What I told you just now was a story about a God and Her interaction with Her followers.  This is the more casual sort of story, the hearsay of “shared gnosis”, but it’s an important one because it shapes modern practice.  There are different and more personal ways of telling it – for instance, you could tell your own personal story of Freyja accepting your chocolate offering instead of a broad anecdote based on observation – but it comes to the same thing.  We have new experiences of the Gods outside of the context of the lore.

When we look at examples like this we realized that we have a lot of modern stories about the Gods.  Tales of their interactions with us, tales with their perceived interactions with one another.  Things that were not written down by Christian monks and preserved against time through state-owned narratives; lived experience with these holy powers.

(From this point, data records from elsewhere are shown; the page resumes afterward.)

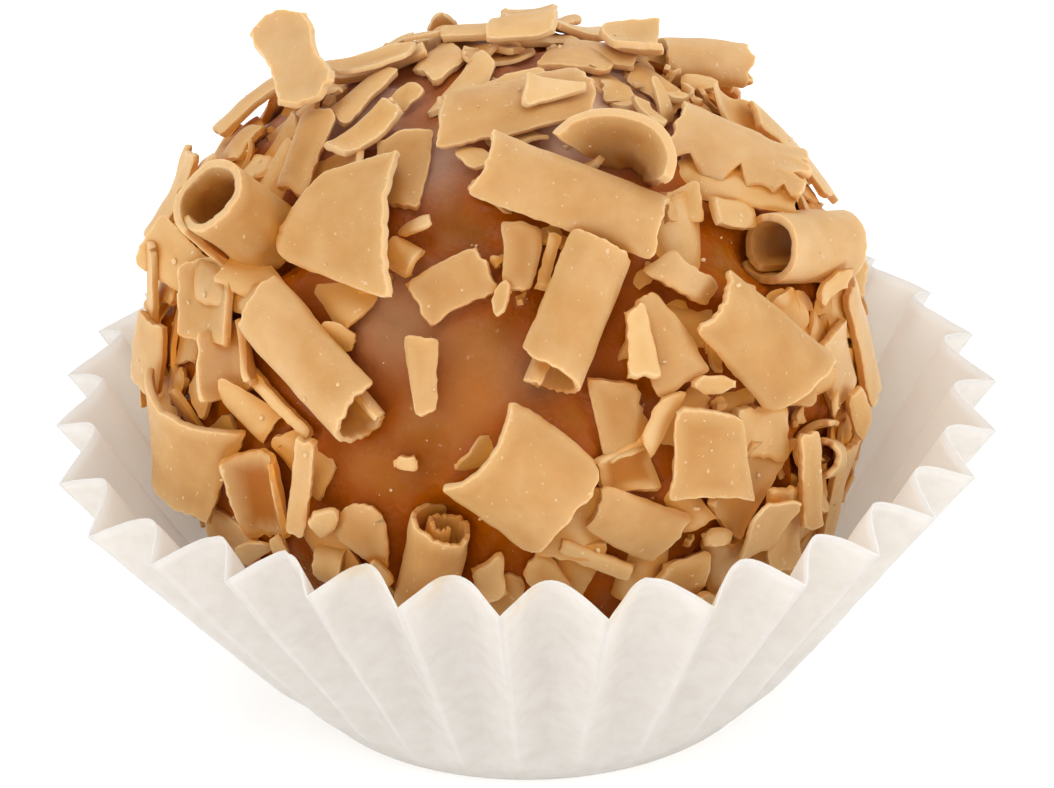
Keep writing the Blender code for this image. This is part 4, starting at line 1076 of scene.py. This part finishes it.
# ------------------------------------------------------------------- stage
bpy.ops.mesh.primitive_plane_add(size=4.0, location=(0, 0, 0))
floor = bpy.context.object
floor.name = "floor"
floor_mat, floor_tree = new_material("pale_floor")
fn = Nodes(floor_tree)
floor_shader = fn.add("ShaderNodeBsdfPrincipled")
floor_shader.inputs["Base Color"].default_value = (0.93, 0.93, 0.93, 1)
floor_shader.inputs["Roughness"].default_value = 0.9
floor_shader.inputs["Specular IOR Level"].default_value = 0.1
floor_shader.inputs["Emission Color"].default_value = (1.0, 1.0, 1.0, 1)
floor_shader.inputs["Emission Strength"].default_value = 0.30
fn.link(floor_shader.outputs[0], fn.add("ShaderNodeOutputMaterial").inputs[0])
floor.data.materials.append(floor_mat)

world = bpy.data.worlds.new("soft_studio")
bpy.context.scene.world = world
world.use_nodes = True
world.node_tree.nodes["Background"].inputs[0].default_value = (1.0, 0.995, 0.985, 1)
world.node_tree.nodes["Background"].inputs[1].default_value = 0.50


def area_light(name, spot, size, power, colour=(1.0, 1.0, 1.0)):
    data = bpy.data.lights.new(name, "AREA")
    data.shape = "DISK"
    data.size = size
    data.energy = power
    data.color = colour
    obj = bpy.data.objects.new(name, data)
    bpy.context.scene.collection.objects.link(obj)
    obj.location = spot
    obj.rotation_euler = (Vector((0, 0, 0.016)) - Vector(spot)).to_track_quat("-Z", "Y").to_euler()
    return obj


area_light("key", (-0.12, -0.22, 0.58), 0.34, 0.86, (1.0, 0.985, 0.96))
area_light("right_top", (0.24, 0.02, 0.52), 0.40, 0.42)
area_light("back", (0.05, 0.50, 0.42), 0.40, 1.05)
area_light("front", (-0.10, -0.62, 0.14), 0.40, 0.88)
area_light("fill_left", (-0.5, -0.30, 0.28), 0.4, 1.00)
area_light("fill_right", (0.52, -0.2, 0.24), 0.4, 1.15)

# ------------------------------------------------------------------ camera
elevation, distance = math.radians(27.5), 0.450
cam_data = bpy.data.cameras.new("camera")
cam = bpy.data.objects.new("camera", cam_data)
bpy.context.scene.collection.objects.link(cam)
look = Vector((0, math.cos(elevation), -math.sin(elevation)))
right = Vector((1, 0, 0))
upward = right.cross(look)
aim = Vector((-0.000034 + CASE_SHIFT[0] * MM, CASE_SHIFT[1] * MM, 0.015604))
spin = Matrix((right, upward, -look)).transposed() @ Matrix.Rotation(math.radians(-1.474), 3, "Z")
cam.matrix_world = Matrix.Translation(aim - look * distance) @ spin.to_4x4()
cam_data.sensor_width = 36.0
cam_data.lens = 19.97 * 450.0 / 1054.0 * 36.0
cam_data.clip_start, cam_data.clip_end = 0.01, 20.0
bpy.context.scene.camera = cam
bpy.context.scene.view_settings.view_transform = "Standard"
bpy.context.scene.view_settings.look = "None"
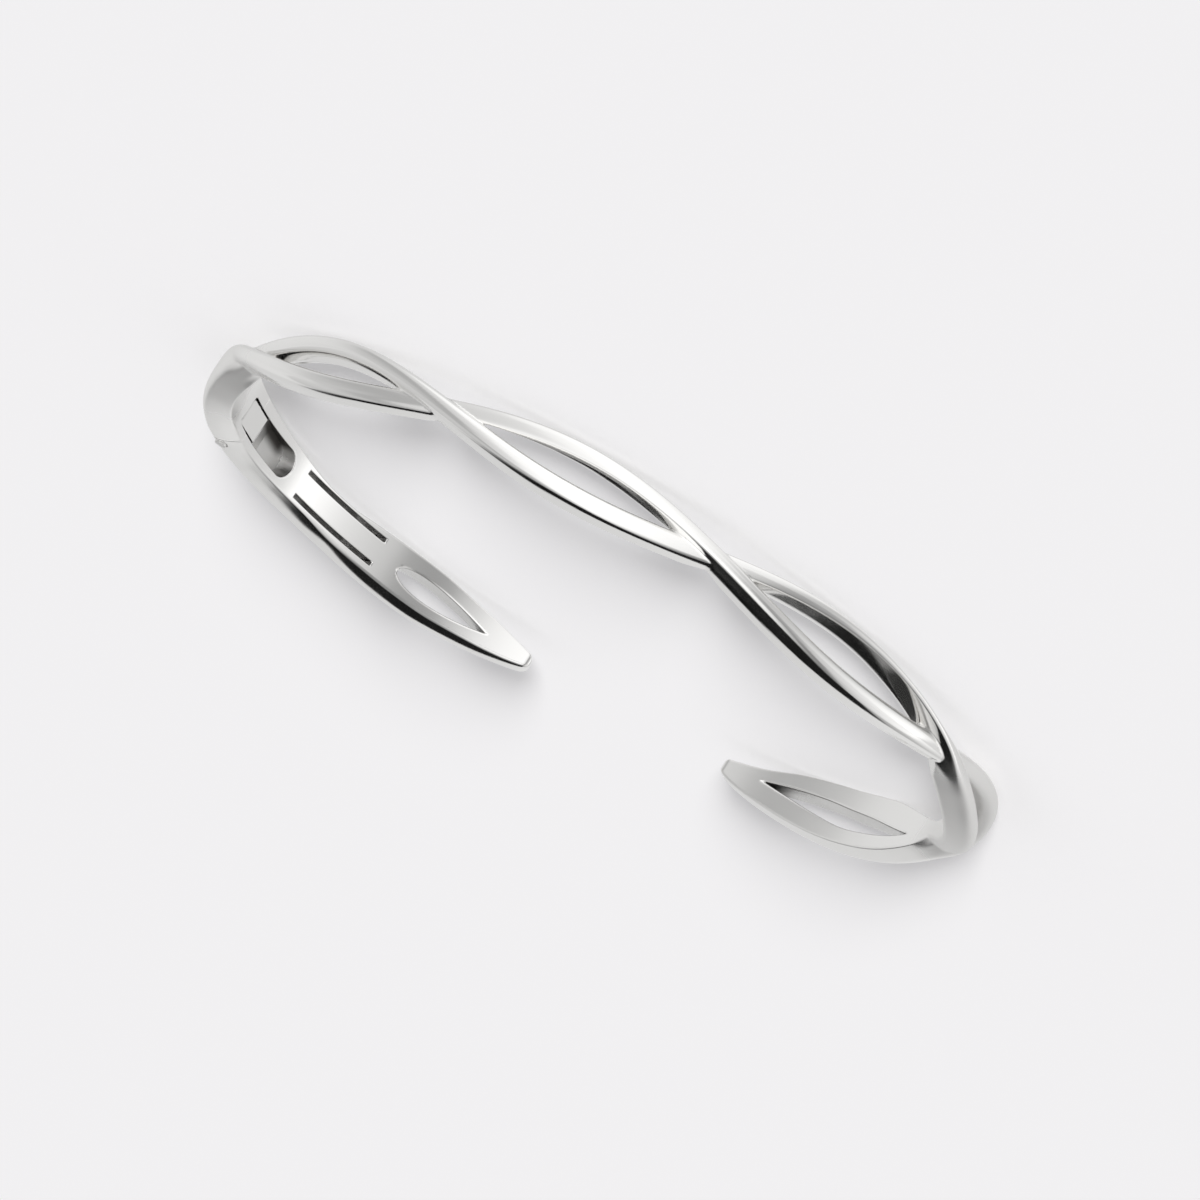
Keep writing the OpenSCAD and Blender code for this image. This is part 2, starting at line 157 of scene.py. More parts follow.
oval = Oval(INNER_L, INNER_W)
mouth = oval.round * 0.75 + MOUTH_SHIFT
hinged_tip = mouth - MOUTH_W / 2
plain_tip = mouth + MOUTH_W / 2 - oval.round
cross = np.array([c[0] for c in CROSSINGS]) * oval.round
first, last = cross[0], cross[-1]


def ease(u):
    q = np.clip(u, 0, 1)
    return q * q * (3 - 2 * q)


def smooth(rows, column, u):
    """Value of a column at u, on a smooth curve through the rows."""
    t = np.array(rows)
    x, y = t[:, 0], t[:, column]
    slope = np.empty_like(y)
    slope[1:-1] = (y[2:] - y[:-2]) / (x[2:] - x[:-2])
    slope[0] = (y[1] - y[0]) / (x[1] - x[0])
    slope[-1] = (y[-1] - y[-2]) / (x[-1] - x[-2])
    i = np.clip(np.searchsorted(x, u, "right") - 1, 0, len(x) - 2)
    d = x[i + 1] - x[i]
    q = np.clip((u - x[i]) / d, 0, 1)
    a, b = 2 * q**3 - 3 * q**2 + 1, q**3 - 2 * q**2 + q
    c, e = 3 * q**2 - 2 * q**3, q**3 - q**2
    return a * y[i] + b * d * slope[i] + c * y[i + 1] + e * d * slope[i + 1]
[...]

Sometimes modern stories seem to contradict the lore.  While some Pagans are willing to ignore modern experiences when they do so, it’s important to recognize that sometimes the lore contradicts the lore; the ancients had a variety of beliefs about things, and while an orthodoxy may have existed in one region and one time, the cultures that most reconstructionists or revivalist polytheists use for inspiration stretched for centuries or millenia in a variety of places; there was room for differences of opinion on a grand cultural and historical scale.  We only have small windows to look through of the things that were widely believed enough (and had enough official state sanction) to be preserved in a form where we can read them.

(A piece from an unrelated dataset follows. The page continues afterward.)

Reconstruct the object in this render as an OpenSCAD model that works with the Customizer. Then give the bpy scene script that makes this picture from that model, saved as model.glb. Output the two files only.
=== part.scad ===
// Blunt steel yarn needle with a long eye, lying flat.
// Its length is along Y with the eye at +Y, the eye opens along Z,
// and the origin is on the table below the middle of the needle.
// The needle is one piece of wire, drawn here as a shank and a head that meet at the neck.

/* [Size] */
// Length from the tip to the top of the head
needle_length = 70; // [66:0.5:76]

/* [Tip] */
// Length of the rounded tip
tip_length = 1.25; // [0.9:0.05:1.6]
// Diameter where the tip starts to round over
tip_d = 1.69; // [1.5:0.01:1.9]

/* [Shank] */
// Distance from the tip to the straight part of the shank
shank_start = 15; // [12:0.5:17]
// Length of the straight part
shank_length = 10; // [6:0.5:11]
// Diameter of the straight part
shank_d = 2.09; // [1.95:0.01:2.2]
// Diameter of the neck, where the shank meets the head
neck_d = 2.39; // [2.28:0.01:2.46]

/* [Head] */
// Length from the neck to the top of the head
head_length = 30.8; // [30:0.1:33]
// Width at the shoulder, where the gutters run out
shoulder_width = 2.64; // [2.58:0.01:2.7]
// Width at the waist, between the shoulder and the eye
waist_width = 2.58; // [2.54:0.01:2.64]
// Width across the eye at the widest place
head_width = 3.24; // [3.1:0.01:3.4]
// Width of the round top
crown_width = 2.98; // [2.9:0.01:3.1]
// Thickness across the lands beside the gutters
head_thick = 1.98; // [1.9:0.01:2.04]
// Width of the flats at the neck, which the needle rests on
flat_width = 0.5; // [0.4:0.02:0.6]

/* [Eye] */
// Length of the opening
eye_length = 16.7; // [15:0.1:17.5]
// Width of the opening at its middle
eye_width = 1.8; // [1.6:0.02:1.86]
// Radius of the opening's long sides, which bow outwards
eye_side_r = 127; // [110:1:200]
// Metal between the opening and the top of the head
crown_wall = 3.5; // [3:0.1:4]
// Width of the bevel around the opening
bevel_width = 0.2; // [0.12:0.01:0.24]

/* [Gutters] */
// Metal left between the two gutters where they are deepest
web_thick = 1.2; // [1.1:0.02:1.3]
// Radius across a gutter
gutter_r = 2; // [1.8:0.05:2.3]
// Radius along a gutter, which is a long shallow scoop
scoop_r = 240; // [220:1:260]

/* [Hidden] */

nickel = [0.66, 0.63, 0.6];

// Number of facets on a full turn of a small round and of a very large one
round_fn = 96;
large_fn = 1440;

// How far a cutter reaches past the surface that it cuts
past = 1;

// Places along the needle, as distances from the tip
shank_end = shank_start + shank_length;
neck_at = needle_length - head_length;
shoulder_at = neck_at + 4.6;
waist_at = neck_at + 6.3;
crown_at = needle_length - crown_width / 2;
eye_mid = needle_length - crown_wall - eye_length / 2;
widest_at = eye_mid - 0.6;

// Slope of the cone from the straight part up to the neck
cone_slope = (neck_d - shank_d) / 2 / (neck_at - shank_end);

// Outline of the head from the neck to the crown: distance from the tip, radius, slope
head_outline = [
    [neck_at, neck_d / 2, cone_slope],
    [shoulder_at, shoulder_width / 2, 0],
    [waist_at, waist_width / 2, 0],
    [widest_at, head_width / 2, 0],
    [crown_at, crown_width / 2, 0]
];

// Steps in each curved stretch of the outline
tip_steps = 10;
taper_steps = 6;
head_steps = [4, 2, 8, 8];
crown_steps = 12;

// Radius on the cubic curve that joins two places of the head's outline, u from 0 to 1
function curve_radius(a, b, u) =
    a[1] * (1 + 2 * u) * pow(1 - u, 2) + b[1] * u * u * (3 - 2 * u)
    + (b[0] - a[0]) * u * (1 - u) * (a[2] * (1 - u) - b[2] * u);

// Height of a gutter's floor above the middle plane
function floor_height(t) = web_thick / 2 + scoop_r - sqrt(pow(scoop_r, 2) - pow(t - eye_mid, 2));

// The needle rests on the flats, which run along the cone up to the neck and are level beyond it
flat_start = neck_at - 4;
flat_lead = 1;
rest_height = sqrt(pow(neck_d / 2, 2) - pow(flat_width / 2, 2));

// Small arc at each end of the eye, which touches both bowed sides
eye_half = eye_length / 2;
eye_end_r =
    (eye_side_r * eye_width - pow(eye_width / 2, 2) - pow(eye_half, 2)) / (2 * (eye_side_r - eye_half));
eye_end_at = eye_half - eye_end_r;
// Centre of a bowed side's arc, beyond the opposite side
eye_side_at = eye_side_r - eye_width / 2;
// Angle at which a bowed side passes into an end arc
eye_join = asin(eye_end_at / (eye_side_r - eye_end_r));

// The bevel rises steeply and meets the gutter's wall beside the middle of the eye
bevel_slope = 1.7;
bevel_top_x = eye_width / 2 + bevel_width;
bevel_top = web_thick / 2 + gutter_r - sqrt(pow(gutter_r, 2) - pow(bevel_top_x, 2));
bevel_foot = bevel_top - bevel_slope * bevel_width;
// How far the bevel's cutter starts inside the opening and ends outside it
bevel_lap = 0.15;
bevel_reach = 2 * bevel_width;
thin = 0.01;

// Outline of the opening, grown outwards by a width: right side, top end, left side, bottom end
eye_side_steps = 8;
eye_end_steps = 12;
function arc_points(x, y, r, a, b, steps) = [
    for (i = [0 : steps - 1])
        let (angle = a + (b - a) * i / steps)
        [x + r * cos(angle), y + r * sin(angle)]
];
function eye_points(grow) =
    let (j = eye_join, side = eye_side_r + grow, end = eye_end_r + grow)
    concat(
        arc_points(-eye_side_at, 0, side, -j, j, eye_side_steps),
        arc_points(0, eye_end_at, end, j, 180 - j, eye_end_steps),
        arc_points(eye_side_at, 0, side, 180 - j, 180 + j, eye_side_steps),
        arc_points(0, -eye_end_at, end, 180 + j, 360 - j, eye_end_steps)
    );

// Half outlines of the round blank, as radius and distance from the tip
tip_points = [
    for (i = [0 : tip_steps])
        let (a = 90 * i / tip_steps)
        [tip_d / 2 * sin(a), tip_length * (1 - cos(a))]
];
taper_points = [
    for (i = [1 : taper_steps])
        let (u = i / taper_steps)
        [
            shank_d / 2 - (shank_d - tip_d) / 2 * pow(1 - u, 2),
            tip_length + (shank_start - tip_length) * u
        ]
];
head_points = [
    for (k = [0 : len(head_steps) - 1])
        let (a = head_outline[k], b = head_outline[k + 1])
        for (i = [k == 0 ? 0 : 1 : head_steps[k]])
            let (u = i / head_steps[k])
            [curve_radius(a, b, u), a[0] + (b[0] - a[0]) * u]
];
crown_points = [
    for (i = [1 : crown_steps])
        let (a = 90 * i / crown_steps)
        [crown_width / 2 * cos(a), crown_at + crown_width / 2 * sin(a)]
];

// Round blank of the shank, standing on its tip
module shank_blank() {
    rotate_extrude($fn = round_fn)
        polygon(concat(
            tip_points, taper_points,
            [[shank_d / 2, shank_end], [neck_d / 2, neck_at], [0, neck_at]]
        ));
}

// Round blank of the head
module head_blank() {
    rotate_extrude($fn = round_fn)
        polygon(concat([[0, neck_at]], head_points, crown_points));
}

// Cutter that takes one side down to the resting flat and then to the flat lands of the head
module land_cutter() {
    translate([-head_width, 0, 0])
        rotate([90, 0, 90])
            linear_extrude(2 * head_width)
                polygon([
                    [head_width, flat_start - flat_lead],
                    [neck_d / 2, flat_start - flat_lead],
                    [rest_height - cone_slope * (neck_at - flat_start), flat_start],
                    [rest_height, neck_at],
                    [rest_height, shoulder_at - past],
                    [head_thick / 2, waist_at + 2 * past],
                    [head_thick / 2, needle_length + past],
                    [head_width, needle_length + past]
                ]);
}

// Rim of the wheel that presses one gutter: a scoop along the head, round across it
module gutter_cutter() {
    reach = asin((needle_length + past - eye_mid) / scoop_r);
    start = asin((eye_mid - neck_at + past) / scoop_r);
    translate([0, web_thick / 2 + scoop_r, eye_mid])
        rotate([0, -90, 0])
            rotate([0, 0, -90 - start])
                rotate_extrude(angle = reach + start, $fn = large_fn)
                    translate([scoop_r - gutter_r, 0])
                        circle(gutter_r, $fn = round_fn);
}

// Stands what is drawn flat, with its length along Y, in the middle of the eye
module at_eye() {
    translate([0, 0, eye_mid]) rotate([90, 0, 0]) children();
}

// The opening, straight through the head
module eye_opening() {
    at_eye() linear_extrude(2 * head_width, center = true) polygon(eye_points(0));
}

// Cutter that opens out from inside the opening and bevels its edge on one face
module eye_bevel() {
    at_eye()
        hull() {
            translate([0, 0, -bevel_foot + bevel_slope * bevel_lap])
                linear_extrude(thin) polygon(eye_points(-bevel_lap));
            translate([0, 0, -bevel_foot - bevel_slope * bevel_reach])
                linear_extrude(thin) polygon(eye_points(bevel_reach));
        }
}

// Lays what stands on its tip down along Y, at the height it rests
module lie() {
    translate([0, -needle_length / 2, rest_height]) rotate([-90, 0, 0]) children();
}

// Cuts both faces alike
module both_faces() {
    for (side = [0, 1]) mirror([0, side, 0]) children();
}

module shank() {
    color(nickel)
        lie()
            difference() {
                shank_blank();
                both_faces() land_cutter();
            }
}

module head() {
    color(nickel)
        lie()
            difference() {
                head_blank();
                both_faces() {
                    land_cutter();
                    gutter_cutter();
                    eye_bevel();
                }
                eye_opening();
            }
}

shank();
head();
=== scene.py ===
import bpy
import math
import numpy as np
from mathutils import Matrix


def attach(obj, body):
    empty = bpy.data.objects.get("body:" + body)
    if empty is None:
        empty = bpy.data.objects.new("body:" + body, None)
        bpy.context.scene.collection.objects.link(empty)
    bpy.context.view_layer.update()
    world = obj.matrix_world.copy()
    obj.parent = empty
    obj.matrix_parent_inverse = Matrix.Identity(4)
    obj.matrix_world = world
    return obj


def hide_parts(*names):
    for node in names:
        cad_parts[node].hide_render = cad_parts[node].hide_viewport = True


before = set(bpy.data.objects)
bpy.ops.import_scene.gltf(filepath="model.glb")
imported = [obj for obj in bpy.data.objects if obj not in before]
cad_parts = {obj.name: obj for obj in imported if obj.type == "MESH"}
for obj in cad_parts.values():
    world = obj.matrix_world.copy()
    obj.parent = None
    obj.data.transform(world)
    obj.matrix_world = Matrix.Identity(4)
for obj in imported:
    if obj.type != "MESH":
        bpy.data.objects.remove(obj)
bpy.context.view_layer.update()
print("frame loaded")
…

I do not place any literal belief in the stories about my Gods.  To me when they do touch on a numinous truth rather than merely being a social or cultural tale (and how does one tell for sure?) they are an indication of the character of the beings involved.  I don’t believe in Freyja or Loki as people with skin and limbs and heartbeats (though the Lady does have a heartbeat after a manner of speaking) but witness them as great spirits tied to greater forces.

I learn about things that they can do from those tales.  I learn about how they interact with mortals and one another.  If we only look to ancient lore for those stories then we limit our view of our Gods to only what the ancients perceived.  While it’s important to know where they came from I believe that it’s important to recognize that they change as well, and that their interactions with us can reflect that.

I know of a few Pagan writers who pen new stories for the Gods (check out The Third String for tales of the Dagda, and Lofn’s Bard for new tales of the Norse Goddesses that don’t get much face time in the Eddas), generally ones that they are priests for or have strong devotional ties to.  Just as with the ancient lore, they don’t need to be taken literally, and probably shouldn’t be.  They teach you about the Gods through the lens of people who know them well; if your own experiences with them differ then it may be good for you to tell or write some stories to explain your perceptions as well.

Our Gods deserve the dedication of understanding how they fit into the cultures that they arose from.  They also deserve the benefit of understanding that comes with knowing that they can change or present themselves differently to different people at different times.  While there may be some polytheists who are aghast at the idea of any new thing ever being associated with a deity I find that the majority of us already have our own little stories about who they are and how they act.  Sharing them through media or books is just another step to increasing awareness of them of how they manifest in modern times.

It takes a lot of foundational material to create a theology and for many of the revivalist or reconstructionist paths we are still building that; our understandings of how the ancients viewed their Gods, and our understandings of how they may interact with us in new contexts.  For many of these paths we are at the very beginning of putting together something that may (if of course we don’t end civilization; that seems less certain in this age of fascist takeover, weapons of mass destruction, and climate change) grow into something even more lovely and rich as we grow with our understandings of our Gods.  For that to happen we need more stories, new stories, stories that challenge and stories that confirm, stories that illustrate and stories that mystify, stories that help us to understand how the Gods are speaking to us today.


  1. Yeah! Love this! I’m always so happy when my own PGV is matched by those of others, but I have been outright told by a god that the journey of one other of his people is not my journey, so if things differ, that’s ok too. I figure some of it is a bit of ‘need to know’ basis, and I also think they know we need different handling depending on our character and how they see our potential. 😀

  2. I agree that storytelling is really important. As our ancestors kept alive the stories of their gods through the myths they passed down and it’s our duty to keep this alive and create new ones. Stories can reveal the nature of the gods and touch people in a way that dogma does not.

  3. You won’t be surprised to hear my hearty second. I’ve started calling some of my stories New Myths. I retell old lore with new directions, create wholly new lore that plays well with the old, and in some cases, forge lore for gods being born. It’s only this year that I stopped being apologetic about any part of that statement. I particularly like your idea of telling stories from personal experience, as well… many Pagans end up with a few fantastic anecdotes from just living, without any need for fiction. Again, no surprise to Laine, I’m sure; she’s a character in 50% of my stories of this type.